[Some records]
#####
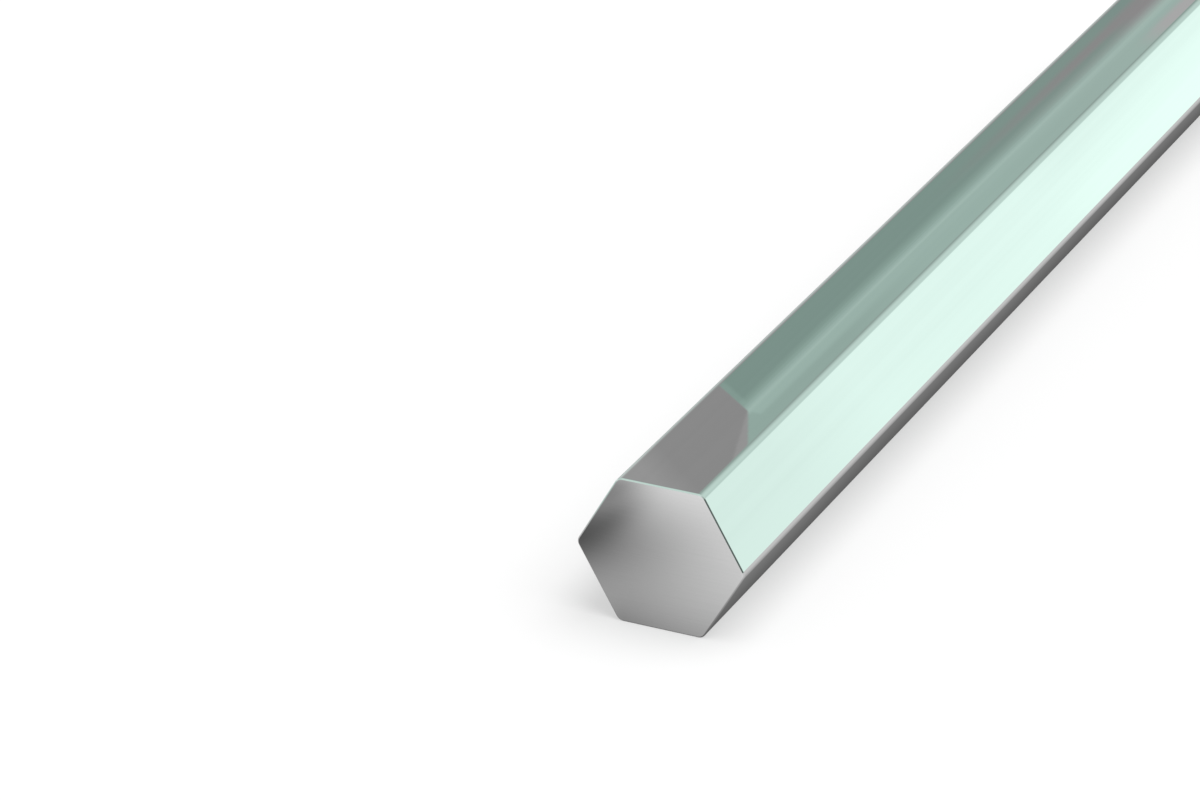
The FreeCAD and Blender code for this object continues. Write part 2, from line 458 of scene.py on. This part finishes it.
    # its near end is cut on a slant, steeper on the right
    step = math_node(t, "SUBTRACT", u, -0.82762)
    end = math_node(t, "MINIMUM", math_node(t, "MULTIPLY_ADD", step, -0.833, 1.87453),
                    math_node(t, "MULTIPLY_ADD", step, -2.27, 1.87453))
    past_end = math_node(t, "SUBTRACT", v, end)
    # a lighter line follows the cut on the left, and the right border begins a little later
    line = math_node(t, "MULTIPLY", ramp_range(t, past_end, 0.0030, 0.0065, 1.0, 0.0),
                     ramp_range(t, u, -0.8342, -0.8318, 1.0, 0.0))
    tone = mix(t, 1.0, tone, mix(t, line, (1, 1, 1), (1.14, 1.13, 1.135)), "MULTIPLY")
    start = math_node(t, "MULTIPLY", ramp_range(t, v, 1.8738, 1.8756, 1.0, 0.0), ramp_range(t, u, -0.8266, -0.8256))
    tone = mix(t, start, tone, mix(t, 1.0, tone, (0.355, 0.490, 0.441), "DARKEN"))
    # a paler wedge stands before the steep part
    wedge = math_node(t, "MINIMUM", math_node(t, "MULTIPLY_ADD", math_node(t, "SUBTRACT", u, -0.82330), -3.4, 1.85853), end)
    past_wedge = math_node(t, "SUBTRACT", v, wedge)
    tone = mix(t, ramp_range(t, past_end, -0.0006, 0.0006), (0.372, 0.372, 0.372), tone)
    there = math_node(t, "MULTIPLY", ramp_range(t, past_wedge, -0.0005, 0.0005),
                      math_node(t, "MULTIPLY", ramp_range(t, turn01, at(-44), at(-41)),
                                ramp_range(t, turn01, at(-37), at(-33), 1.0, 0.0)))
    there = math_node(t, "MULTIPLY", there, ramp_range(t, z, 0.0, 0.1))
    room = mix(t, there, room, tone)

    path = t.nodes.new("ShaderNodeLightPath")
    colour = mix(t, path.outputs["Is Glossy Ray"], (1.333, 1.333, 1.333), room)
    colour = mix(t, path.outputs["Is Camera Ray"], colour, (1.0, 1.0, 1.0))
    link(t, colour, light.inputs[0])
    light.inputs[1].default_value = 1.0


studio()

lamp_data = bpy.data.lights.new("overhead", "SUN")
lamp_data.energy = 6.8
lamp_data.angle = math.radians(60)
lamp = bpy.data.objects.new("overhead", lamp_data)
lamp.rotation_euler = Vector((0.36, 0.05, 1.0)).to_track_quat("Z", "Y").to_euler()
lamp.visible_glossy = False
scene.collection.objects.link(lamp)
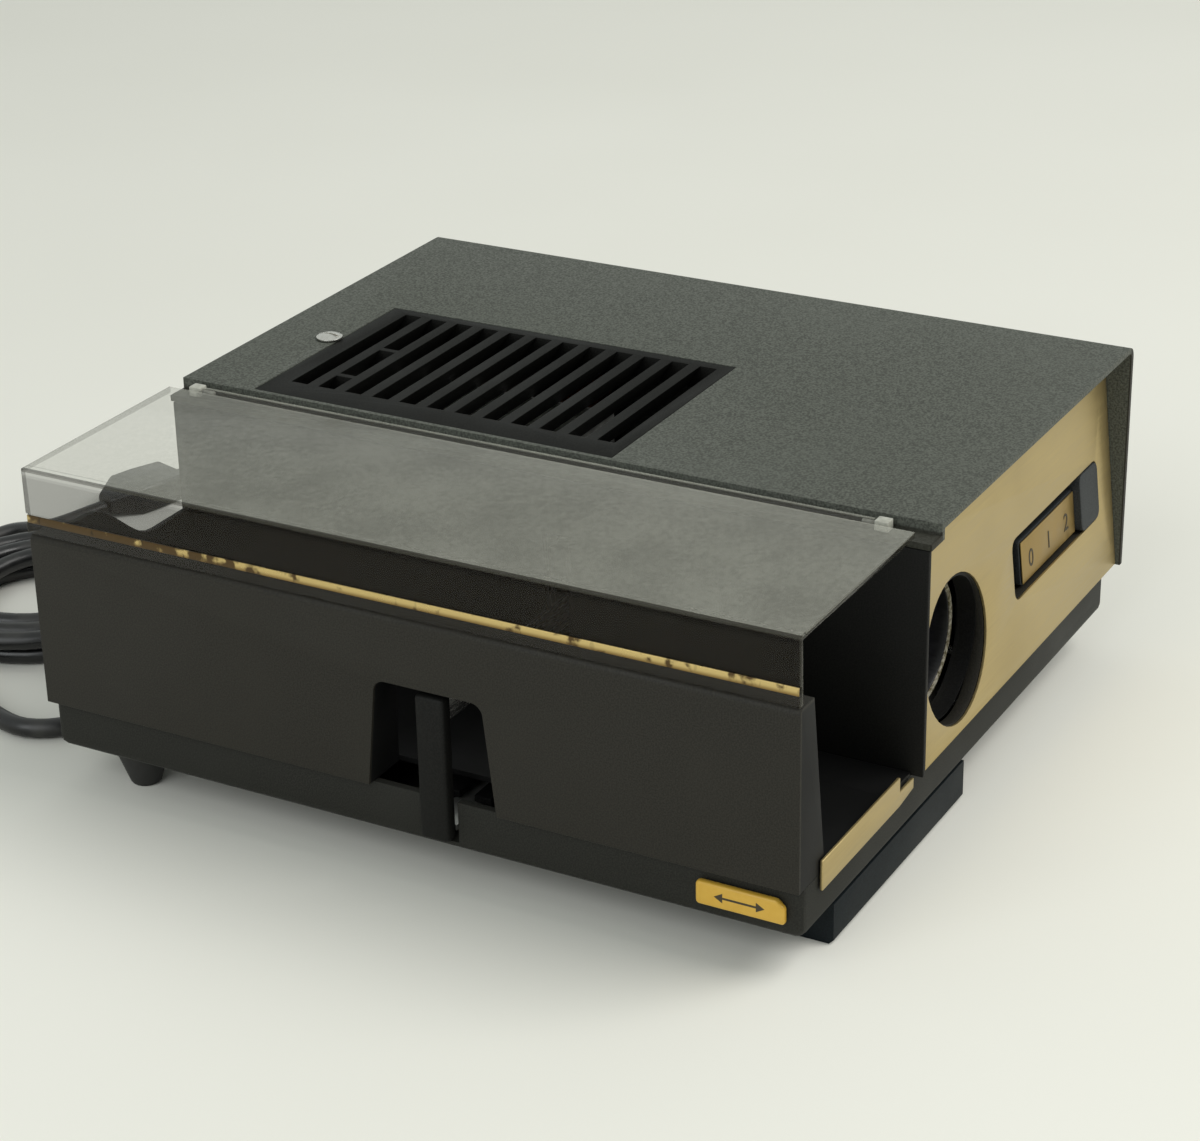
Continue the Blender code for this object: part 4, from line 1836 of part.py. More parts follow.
#####
PROBLEM DESCRIPTION:
Restate the records, all of them, precisely as written.

RESULT:
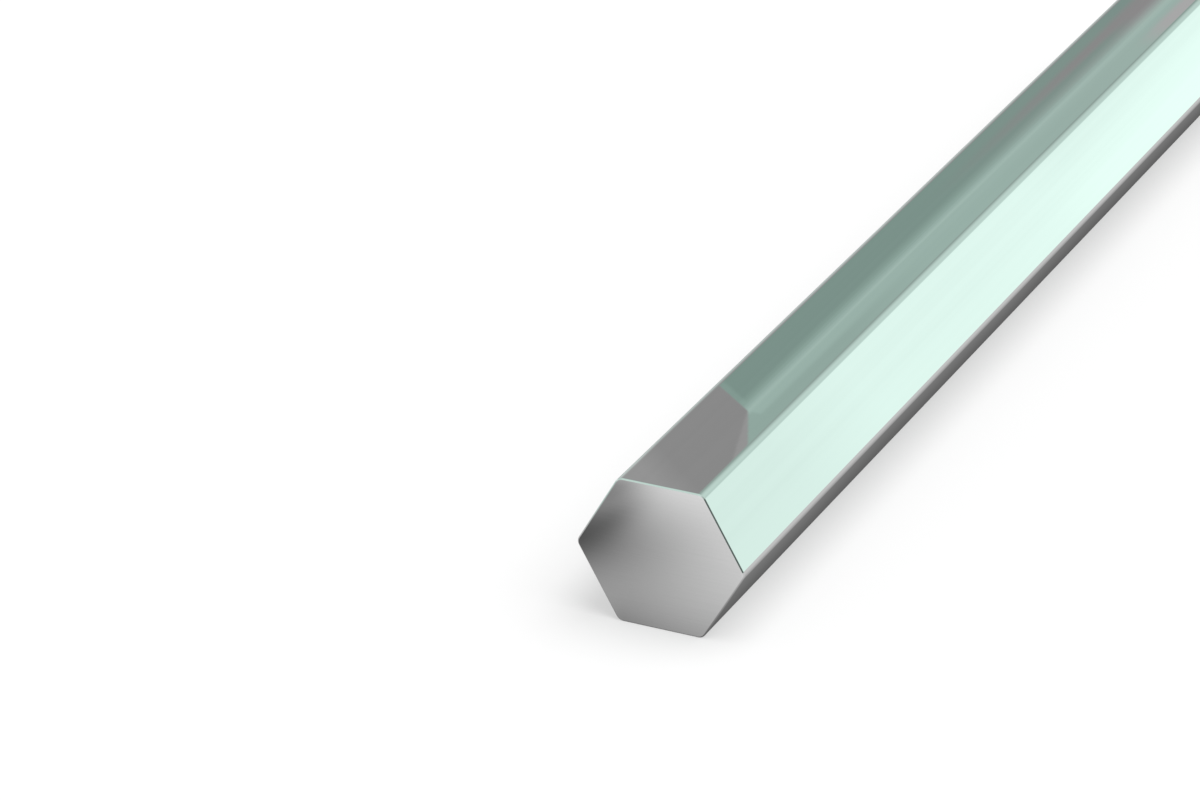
The FreeCAD and Blender code for this object continues. Write part 2, from line 458 of scene.py on. This part finishes it.
    # its near end is cut on a slant, steeper on the right
    step = math_node(t, "SUBTRACT", u, -0.82762)
    end = math_node(t, "MINIMUM", math_node(t, "MULTIPLY_ADD", step, -0.833, 1.87453),
                    math_node(t, "MULTIPLY_ADD", step, -2.27, 1.87453))
    past_end = math_node(t, "SUBTRACT", v, end)
    # a lighter line follows the cut on the left, and the right border begins a little later
    line = math_node(t, "MULTIPLY", ramp_range(t, past_end, 0.0030, 0.0065, 1.0, 0.0),
                     ramp_range(t, u, -0.8342, -0.8318, 1.0, 0.0))
    tone = mix(t, 1.0, tone, mix(t, line, (1, 1, 1), (1.14, 1.13, 1.135)), "MULTIPLY")
    start = math_node(t, "MULTIPLY", ramp_range(t, v, 1.8738, 1.8756, 1.0, 0.0), ramp_range(t, u, -0.8266, -0.8256))
    tone = mix(t, start, tone, mix(t, 1.0, tone, (0.355, 0.490, 0.441), "DARKEN"))
    # a paler wedge stands before the steep part
    wedge = math_node(t, "MINIMUM", math_node(t, "MULTIPLY_ADD", math_node(t, "SUBTRACT", u, -0.82330), -3.4, 1.85853), end)
    past_wedge = math_node(t, "SUBTRACT", v, wedge)
    tone = mix(t, ramp_range(t, past_end, -0.0006, 0.0006), (0.372, 0.372, 0.372), tone)
    there = math_node(t, "MULTIPLY", ramp_range(t, past_wedge, -0.0005, 0.0005),
                      math_node(t, "MULTIPLY", ramp_range(t, turn01, at(-44), at(-41)),
                                ramp_range(t, turn01, at(-37), at(-33), 1.0, 0.0)))
    there = math_node(t, "MULTIPLY", there, ramp_range(t, z, 0.0, 0.1))
    room = mix(t, there, room, tone)

    path = t.nodes.new("ShaderNodeLightPath")
    colour = mix(t, path.outputs["Is Glossy Ray"], (1.333, 1.333, 1.333), room)
    colour = mix(t, path.outputs["Is Camera Ray"], colour, (1.0, 1.0, 1.0))
    link(t, colour, light.inputs[0])
    light.inputs[1].default_value = 1.0


studio()

lamp_data = bpy.data.lights.new("overhead", "SUN")
lamp_data.energy = 6.8
lamp_data.angle = math.radians(60)
lamp = bpy.data.objects.new("overhead", lamp_data)
lamp.rotation_euler = Vector((0.36, 0.05, 1.0)).to_track_quat("Z", "Y").to_euler()
lamp.visible_glossy = False
scene.collection.objects.link(lamp)
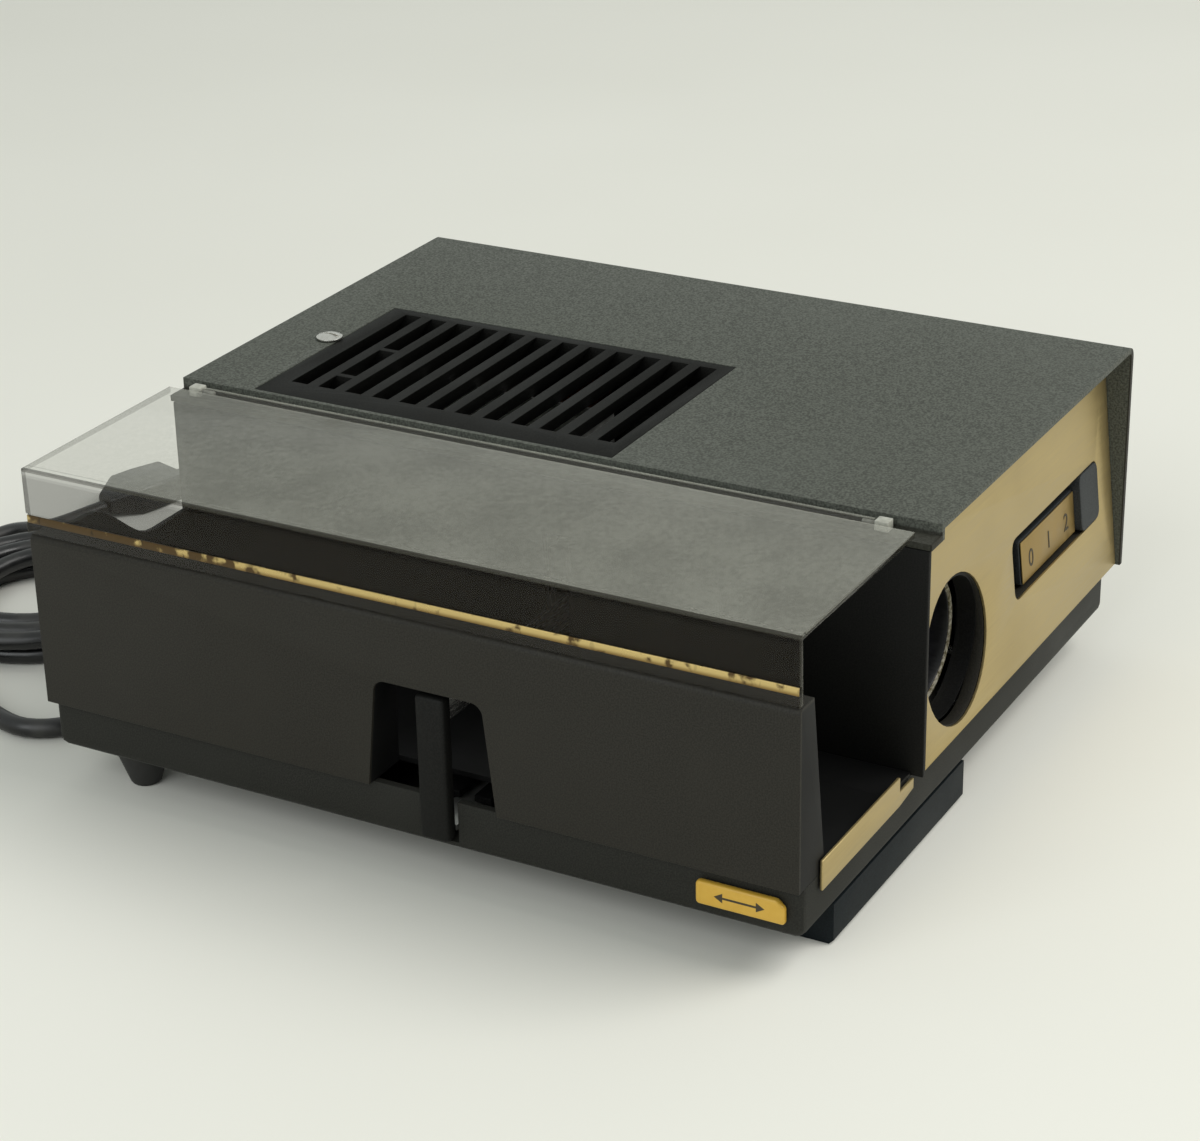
Continue the Blender code for this object: part 4, from line 1836 of part.py. More parts follow.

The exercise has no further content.